Object modeling scripts:
** START **

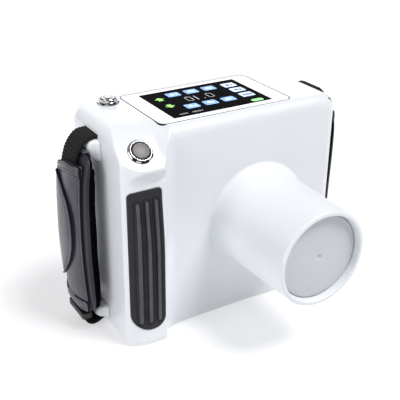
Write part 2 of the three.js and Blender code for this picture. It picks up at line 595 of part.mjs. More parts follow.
for (const [side, label] of [[-1, 'left'], [1, 'right']]) {
  const lugY = [STRAP_Y - LUG_HALF_Y, STRAP_Y + LUG_HALF_Y];
  addPart(`strap_lug_${label}_top`, sweptPiece(side, UPPER_LUG, ...lugY), whitePlastic());
  addPart(`strap_lug_${label}_bottom`, sweptPiece(side, LOWER_LUG, ...lugY), whitePlastic());
  for (const [place, z] of [['top', UPPER_SLOT_Z], ['bottom', LOWER_SLOT_Z]]) {
    const pin = cylinderY(1.2, STRAP_Y - 12, STRAP_Y + 12, side * 76.6, z, 12);
    addPart(`strap_pin_${label}_${place}`, pin, satinSteel());
  }
  addPart(`strap_webbing_${label}`, makeWebbing(side), blackWebbing());
  addPart(`strap_slider_${label}`, makeSlider(side), darkPlastic());
  addPart(`strap_tab_${label}`, sweptPiece(side, TAB, STRAP_FRONT_Y + 5, STRAP_FRONT_Y + 14), leather());
  addPart(`strap_pad_${label}`, strapLayer(
    side, padInnerX, padOuterX, PAD_BOTTOM_Z, PAD_TOP_Z, () => STRAP_FRONT_Y - PAD_OVERHANG), foamFabric());
  addPart(`strap_cover_${label}`, strapLayer(
    side, coverInnerX, coverOuterX, COVER_BOTTOM_Z, COVER_TOP_Z), leather());
  addPart(`strap_flap_${label}`, strapLayer(
    side, flapInnerX, flapOuterX, FLAP.bottom, FLAP.top, flapFrontY), leather());
}

export default unit;
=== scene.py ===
"""Looks of a handheld intraoral x-ray unit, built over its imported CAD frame.

Sizes in this file are millimetres in the unit's own frame (+Z up, the beam leaves toward -Y) unless a
name says metres. Every mesh is scaled to metres when its object is made.
"""

import math

import bmesh
import bpy
import numpy as np
import openvdb as vdb
from mathutils import Matrix, Vector


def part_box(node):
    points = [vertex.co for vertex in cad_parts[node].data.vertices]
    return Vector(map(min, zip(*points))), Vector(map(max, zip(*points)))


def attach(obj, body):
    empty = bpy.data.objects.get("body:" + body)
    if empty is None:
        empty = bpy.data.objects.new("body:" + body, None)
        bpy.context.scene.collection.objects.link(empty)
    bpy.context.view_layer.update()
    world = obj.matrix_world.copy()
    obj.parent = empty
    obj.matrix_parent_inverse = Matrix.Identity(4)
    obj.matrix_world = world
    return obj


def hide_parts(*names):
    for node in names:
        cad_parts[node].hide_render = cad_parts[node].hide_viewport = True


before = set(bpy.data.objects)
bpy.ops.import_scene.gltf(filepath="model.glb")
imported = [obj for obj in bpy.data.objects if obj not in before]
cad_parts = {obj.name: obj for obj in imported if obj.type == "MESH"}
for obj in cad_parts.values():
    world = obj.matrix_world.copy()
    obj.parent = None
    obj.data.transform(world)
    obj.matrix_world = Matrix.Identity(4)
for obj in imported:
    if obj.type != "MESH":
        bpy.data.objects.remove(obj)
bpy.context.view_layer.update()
MM = 0.001


def node_box(node):
    """Lowest and highest corner of a CAD node, in millimetres."""
    low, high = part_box(node)
    return np.array(low) / MM, np.array(high) / MM


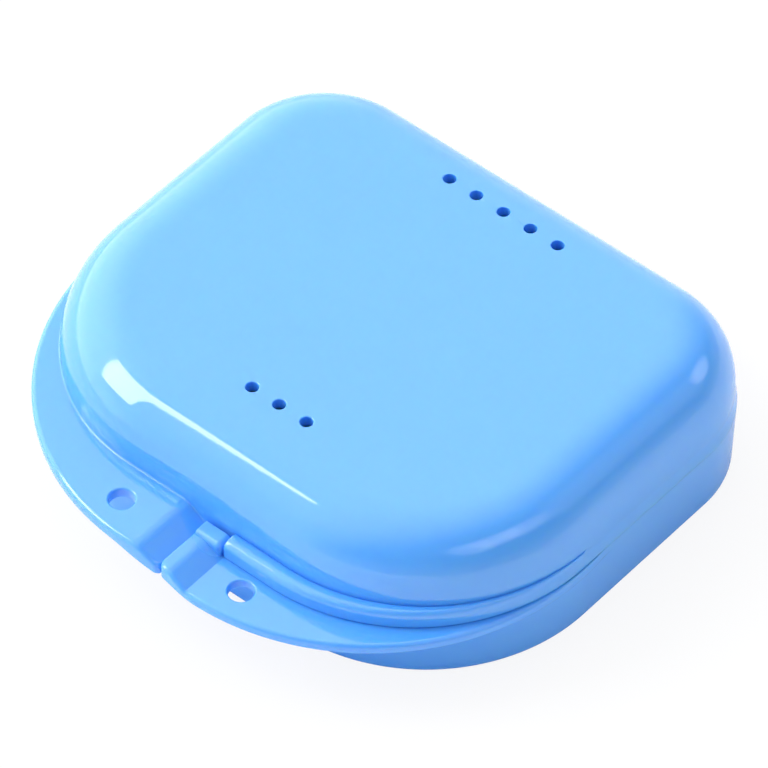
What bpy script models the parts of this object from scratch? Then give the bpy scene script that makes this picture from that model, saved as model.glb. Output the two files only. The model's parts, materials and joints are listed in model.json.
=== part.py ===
"""Retainer case: a moulded tray and a domed lid on two pinned hinges, with a snap tab at the front.

Metres, +Z up. The origin is the centre of the tray's underside. The flanges are at the front (-Y),
the hinges at the back (+Y), and +X is on the right when the front faces the viewer.
"""
import math

import bmesh
import bpy
from mathutils import Matrix, Vector

# Body of the case, without flanges and hinges
CASE_WIDTH = 0.0842
CASE_DEPTH = 0.0699
CASE_HEIGHT = 0.0233
PARTING_HEIGHT = 0.0110
BACK_CORNER_RADIUS = 0.0164
FRONT_CORNER_RADIUS = 0.0280
WALL = 0.0018
SEAM_GAP = 0.0003

# Lid
LID_ROUND_RUN = 0.0100
LID_ROUND_START = 0.0133
LID_FLARE = 0.0003
LIP_WIDTH = 0.0023
LIP_CORNER_RADIUS = 0.0291
LIP_HEIGHT = 0.0028
LIP_EDGE_RADIUS = 0.0011
FOOT_FILLET = 0.0012
SKIRT_THICKNESS = 0.0008
VENT_DIAMETER = 0.0018
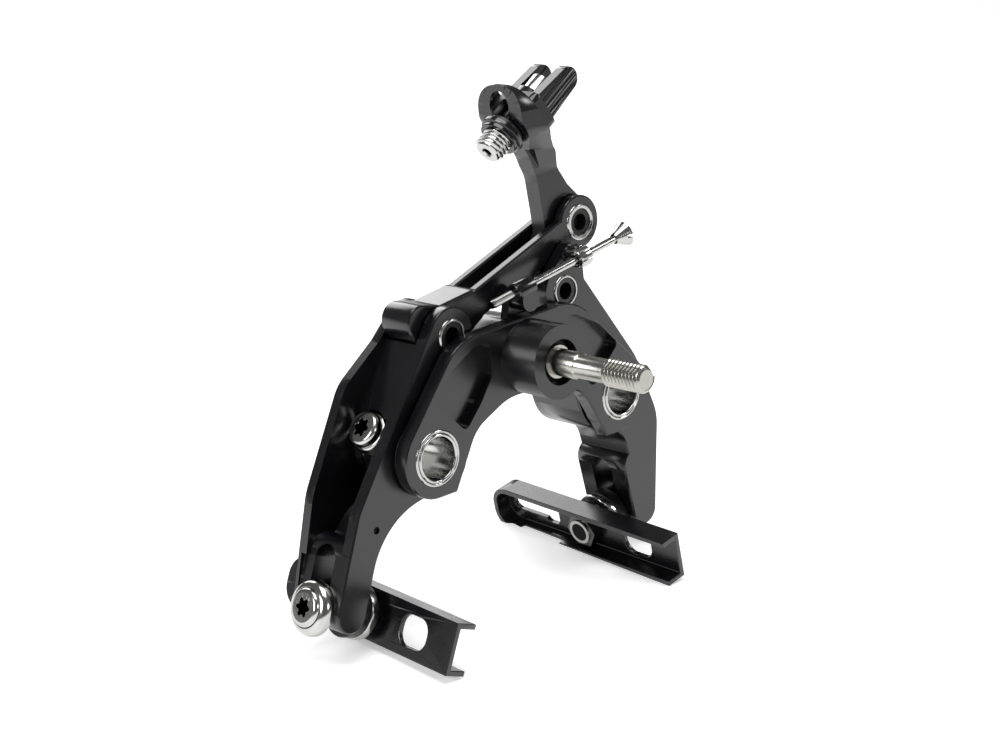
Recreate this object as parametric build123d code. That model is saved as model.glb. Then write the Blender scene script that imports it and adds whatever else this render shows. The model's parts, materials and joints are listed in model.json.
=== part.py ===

** END **

PROMPT: Reproduce the listing above word for word.

ANSWER TO THIS EXERCISE:
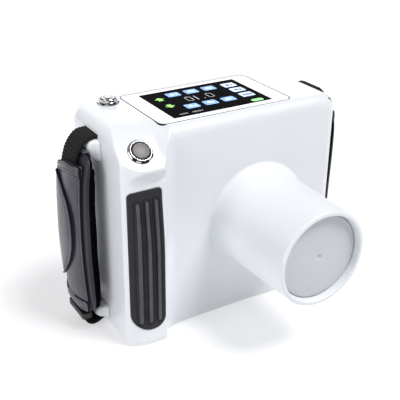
Write part 2 of the three.js and Blender code for this picture. It picks up at line 595 of part.mjs. More parts follow.
for (const [side, label] of [[-1, 'left'], [1, 'right']]) {
  const lugY = [STRAP_Y - LUG_HALF_Y, STRAP_Y + LUG_HALF_Y];
  addPart(`strap_lug_${label}_top`, sweptPiece(side, UPPER_LUG, ...lugY), whitePlastic());
  addPart(`strap_lug_${label}_bottom`, sweptPiece(side, LOWER_LUG, ...lugY), whitePlastic());
  for (const [place, z] of [['top', UPPER_SLOT_Z], ['bottom', LOWER_SLOT_Z]]) {
    const pin = cylinderY(1.2, STRAP_Y - 12, STRAP_Y + 12, side * 76.6, z, 12);
    addPart(`strap_pin_${label}_${place}`, pin, satinSteel());
  }
  addPart(`strap_webbing_${label}`, makeWebbing(side), blackWebbing());
  addPart(`strap_slider_${label}`, makeSlider(side), darkPlastic());
  addPart(`strap_tab_${label}`, sweptPiece(side, TAB, STRAP_FRONT_Y + 5, STRAP_FRONT_Y + 14), leather());
  addPart(`strap_pad_${label}`, strapLayer(
    side, padInnerX, padOuterX, PAD_BOTTOM_Z, PAD_TOP_Z, () => STRAP_FRONT_Y - PAD_OVERHANG), foamFabric());
  addPart(`strap_cover_${label}`, strapLayer(
    side, coverInnerX, coverOuterX, COVER_BOTTOM_Z, COVER_TOP_Z), leather());
  addPart(`strap_flap_${label}`, strapLayer(
    side, flapInnerX, flapOuterX, FLAP.bottom, FLAP.top, flapFrontY), leather());
}

export default unit;
=== scene.py ===
"""Looks of a handheld intraoral x-ray unit, built over its imported CAD frame.

Sizes in this file are millimetres in the unit's own frame (+Z up, the beam leaves toward -Y) unless a
name says metres. Every mesh is scaled to metres when its object is made.
"""

import math

import bmesh
import bpy
import numpy as np
import openvdb as vdb
from mathutils import Matrix, Vector


def part_box(node):
    points = [vertex.co for vertex in cad_parts[node].data.vertices]
    return Vector(map(min, zip(*points))), Vector(map(max, zip(*points)))


def attach(obj, body):
    empty = bpy.data.objects.get("body:" + body)
    if empty is None:
        empty = bpy.data.objects.new("body:" + body, None)
        bpy.context.scene.collection.objects.link(empty)
    bpy.context.view_layer.update()
    world = obj.matrix_world.copy()
    obj.parent = empty
    obj.matrix_parent_inverse = Matrix.Identity(4)
    obj.matrix_world = world
    return obj


def hide_parts(*names):
    for node in names:
        cad_parts[node].hide_render = cad_parts[node].hide_viewport = True


before = set(bpy.data.objects)
bpy.ops.import_scene.gltf(filepath="model.glb")
imported = [obj for obj in bpy.data.objects if obj not in before]
cad_parts = {obj.name: obj for obj in imported if obj.type == "MESH"}
for obj in cad_parts.values():
    world = obj.matrix_world.copy()
    obj.parent = None
    obj.data.transform(world)
    obj.matrix_world = Matrix.Identity(4)
for obj in imported:
    if obj.type != "MESH":
        bpy.data.objects.remove(obj)
bpy.context.view_layer.update()
MM = 0.001


def node_box(node):
    """Lowest and highest corner of a CAD node, in millimetres."""
    low, high = part_box(node)
    return np.array(low) / MM, np.array(high) / MM


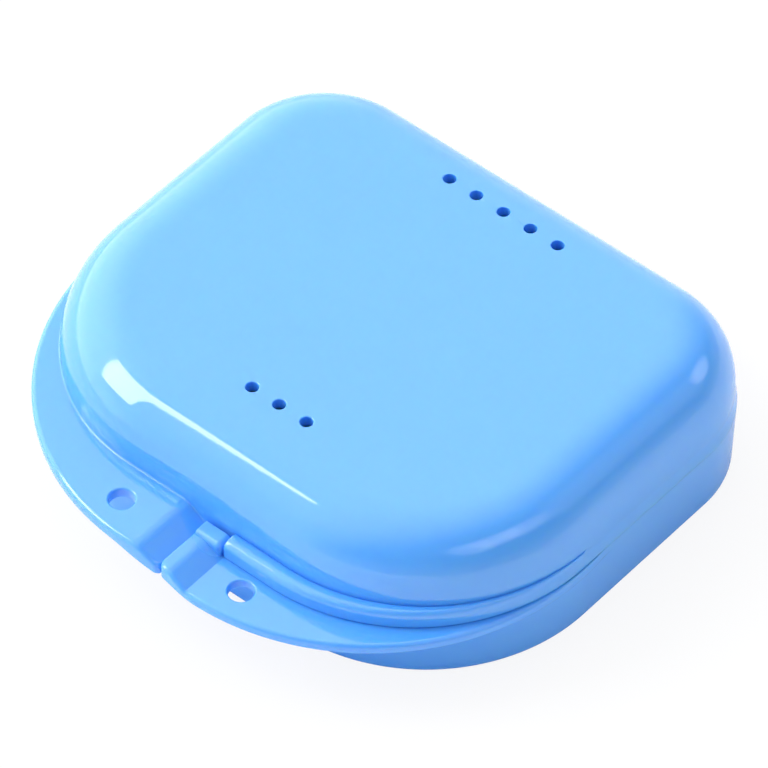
What bpy script models the parts of this object from scratch? Then give the bpy scene script that makes this picture from that model, saved as model.glb. Output the two files only. The model's parts, materials and joints are listed in model.json.
=== part.py ===
"""Retainer case: a moulded tray and a domed lid on two pinned hinges, with a snap tab at the front.

Metres, +Z up. The origin is the centre of the tray's underside. The flanges are at the front (-Y),
the hinges at the back (+Y), and +X is on the right when the front faces the viewer.
"""
import math

import bmesh
import bpy
from mathutils import Matrix, Vector

# Body of the case, without flanges and hinges
CASE_WIDTH = 0.0842
CASE_DEPTH = 0.0699
CASE_HEIGHT = 0.0233
PARTING_HEIGHT = 0.0110
BACK_CORNER_RADIUS = 0.0164
FRONT_CORNER_RADIUS = 0.0280
WALL = 0.0018
SEAM_GAP = 0.0003

# Lid
LID_ROUND_RUN = 0.0100
LID_ROUND_START = 0.0133
LID_FLARE = 0.0003
LIP_WIDTH = 0.0023
LIP_CORNER_RADIUS = 0.0291
LIP_HEIGHT = 0.0028
LIP_EDGE_RADIUS = 0.0011
FOOT_FILLET = 0.0012
SKIRT_THICKNESS = 0.0008
VENT_DIAMETER = 0.0018
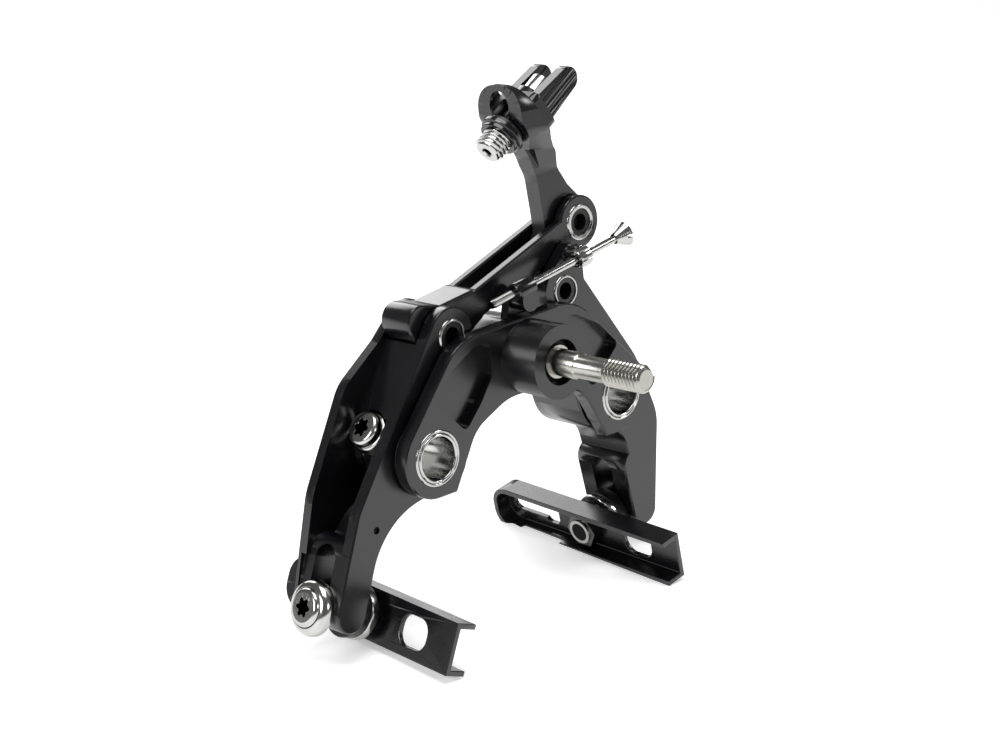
Recreate this object as parametric build123d code. That model is saved as model.glb. Then write the Blender scene script that imports it and adds whatever else this render shows. The model's parts, materials and joints are listed in model.json.
=== part.py ===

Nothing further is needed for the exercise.